Acara ini juga dihadiri oleh masyarakat umum termasuk para orangtua dan keluarga, komunitas orangtua dan/atau ibu-ibu, mahasiswa dan pelajar, kalangan akademisi, organisasi pasien dan NGO yang bergerak di ranah kesehatan jiwa, media dan karyawan swasta.
Dalam sambutannya, drg. R. Vensya Sitohang, M.Epid mengatakan, ”Hari Pencegahan Bunuh Diri Sedunia yang diperingati setiap tanggal 10 September bertujuan untuk meningkatkan kesadaran seluruh warga dunia akan pentingnya menjaga kesehatan jiwa untuk mencegah pikiran atau tindakan bunuh diri. Bunuh diri dapat dicegah, oleh karena itu perlu dilakukan upaya pencegahan bunuh diri yang komprehensif melibatkan peran serta berbagai pihak baik pemerintah maupun masyarakat.”
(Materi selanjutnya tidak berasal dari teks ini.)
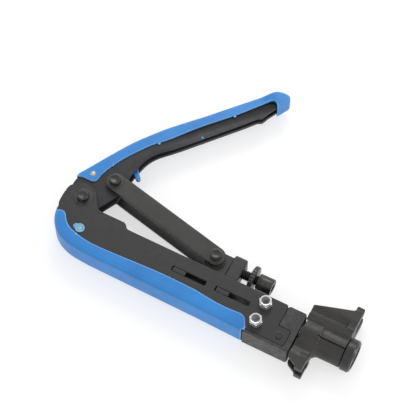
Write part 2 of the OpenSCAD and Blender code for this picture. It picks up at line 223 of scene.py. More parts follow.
def lathe_bm(bm, profile, axis, c, n=64, radial=None):
    """Turns (radius, height) pairs round an axis: 'z' at (x, y), or 'x' at (y, z)."""
    rings = []
    for r, h in profile:
        if r < 1e-6:
            co = (c[0], c[1], h) if axis == "z" else (h, c[0], c[1])
            rings.append([bm.verts.new(co)])
            continue
        ring = []
        for i in range(n):
            a = 2 * math.pi * i / n
            rr = radial(r, h, a) if radial else r
            p, q = rr * math.cos(a), rr * math.sin(a)
            ring.append(bm.verts.new((c[0] + p, c[1] + q, h) if axis == "z" else (h, c[0] + p, c[1] + q)))
        rings.append(ring)
    for A, B in zip(rings, rings[1:]):
        if len(A) == 1 and len(B) == 1:
            continue
        for i in range(n):
            j = (i + 1) % n
            if len(A) == 1:
                bm.faces.new((A[0], B[j], B[i]))
            elif len(B) == 1:
                bm.faces.new((A[i], A[j], B[0]))
            else:
                bm.faces.new((A[i], A[j], B[j], B[i]))
    if len(rings[0]) > 1 and len(rings[-1]) > 1:   # a ring: close it on itself
        A, B = rings[-1], rings[0]
        for i in range(n):
            j = (i + 1) % n
            bm.faces.new((A[i], A[j], B[j], B[i]))


def lathes(name, items, angle=32):
    bm = bmesh.new()
    for it in items:
        lathe_bm(bm, **it)
    return from_bm(name, bm, angle)


def recast(node, width=0.25, segs=2, angle=30, name=None):
    """A clean copy of a CAD node's surface with its edges broken."""
    bm = bmesh.new()
    bm.from_mesh(NODES[node].data)
    bmesh.ops.remove_doubles(bm, verts=bm.verts, dist=2e-6)
    bmesh.ops.dissolve_limit(bm, angle_limit=math.radians(0.6), verts=bm.verts, edges=bm.edges)
    if width > 0:
        edges = [e for e in bm.edges if len(e.link_faces) == 2 and e.calc_face_angle(0) > math.radians(angle)]
        bmesh.ops.bevel(bm, geom=edges, offset=width / 1000, offset_type="OFFSET", segments=segs, profile=0.6,
                        affect="EDGES", clamp_overlap=True)
    bmesh.ops.recalc_face_normals(bm, faces=bm.faces)
    me = bpy.data.meshes.new(node)
    bm.to_mesh(me)
    bm.free()
    shade(me, 36)
    o = new_object(name or ("look_" + node), me)
    return weighted(o)


# ------------------------------------------------------------------ distance-field solids
def sd_poly(pts, x, y):
    p = np.asarray(pts, float)
    d = np.full(x.shape, 1e9)
    ins = np.zeros(x.shape, bool)
    for i in range(len(p)):
        a, b = p[i], p[(i + 1) % len(p)]
        ex, ey = b[0] - a[0], b[1] - a[1]
        l2 = ex * ex + ey * ey
        if l2 < 1e-12:
            continue
        wx, wy = x - a[0], y - a[1]
        t = np.clip((wx * ex + wy * ey) / l2, 0, 1)
        d = np.minimum(d, (wx - ex * t) ** 2 + (wy - ey * t) ** 2)
        if abs(ey) > 1e-12:
            c = (a[1] <= y) != (b[1] <= y)
            ins ^= c & (x < a[0] + (y - a[1]) / ey * ex)
    return np.where(ins, -1, 1) * np.sqrt(d)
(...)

Sebagai suatu peyakit, gangguan depresi mayor dengan pikiran hingga perilaku bunuh diri dapat ditangani dengan benar oleh tenaga medis atau tenaga kesehatan jiwa profesional. Selain itu keluarga dan pendamping berperan penting dalam kesembuhan pasien.
Selain menghadirkan Ratih Ibrahim, M.M., Psikolog, dr. Lahargo Kembaren, Sp.KJ dan Prof. Dr. Budi Anna Keliat, S.Kp, M.App.Sc, acara webinar MDSI ini juga mengundang 4 (empat) orang panelis, yaitu: Tri Agung Kristanto selaku Ketua Komisi Pendidikan dan Pengembangan Profesi Pers – Dewan Pers, Benny Prawira, M.Psi – Into The Light Indonesia Founder dan Nurul Eka H. – Ketua II Independen Pekerja Sosial Profesional Indonesia.
Tri Agung Kristanto selaku perwakilan Dewan Pers dalam kesempatan yang sama juga menyampaikan bahwa lebih dari tiga tahun lalu diterbitkan Peraturan Dewan Pers Nomor 2/Peraturan-DP/III/2019 tentang Pedoman Pemberitaan Terkait Tindak dan Upaya Bunuh Diri.
Peraturan itu tidak disusun oleh Dewan Pers sendiri, tetapi dengan melibatkan berbagai organisasi pers di negeri ini. Namun, harus diakui, tak sedikit media yang tidak memahami pedoman pemberitaan ini, sehingga perlu terus juga disosialisasikan.
Devy Yheanne, Communications & Public Affairs Leader of Johnson & Johnson Pharmaceutical Indonesia & Malaysia menjelaskan, “Sangat penting untuk memberikan edukasi pada masyarakat awam untuk meningkatkan pengetahuan mengenai Gangguan Depresi Mayor (Major Depressive Disorder/MDD) dengan keinginan untuk bunuh diri. Sehingga dapat menurunkan stigma negatif di masyarakat, agar lebih banyak pasien yang berani untuk berkonsultasi dengan tenaga medis profesional di bidang kesehatan jiwa.”
Pendidikan dan pengetahuan mengenai kesehatan jiwa sangat diperlukan untuk menghapus stigma negatif yang ada di masyarakat untuk mendukung kesembuhan pasien. Pasien kesehatan mental terjadi di berbagai kalangan dan banyak penderita berusia produktif.
Berdasarkan temuan utama dari dokumen White Paper di wilayah Asia Pasifik bertajuk “Rising Social and Economic Cost of Major Depression: Seeing the Full Spectrum” yang disponsori oleh Johnson & Johnson Pte. Ltd. dan dilakukan oleh KPMG di Singapura, terdapat kurang dari separuh pasien yang berjuang melawan Gangguan Depresi Mayor (Major Depressive Disorder / MDD) di kawasan Asia Pasifik menerima diagnosis, yang tepat, dengan 71% pasien MDD menderita gejala yang memburuk karena pengobatan tidak disesuaikan dengan kebutuhan mereka.
Devy menambahkan, “Data dari White Paper tersebut mengungkapkan bahwa Asia Pasifik memiliki tingkat penyakit depresi dan penyakit jiwa yang jauh lebih tinggi daripada bagian lain dunia. Dokumen tersebut menyoroti bahwa orang yang hidup dengan depresi 40% kurang produktif daripada individu yang sehat, sedangkan harapan hidup seseorang dengan MDD adalah 20 tahun lebih pendek dari rata-rata.”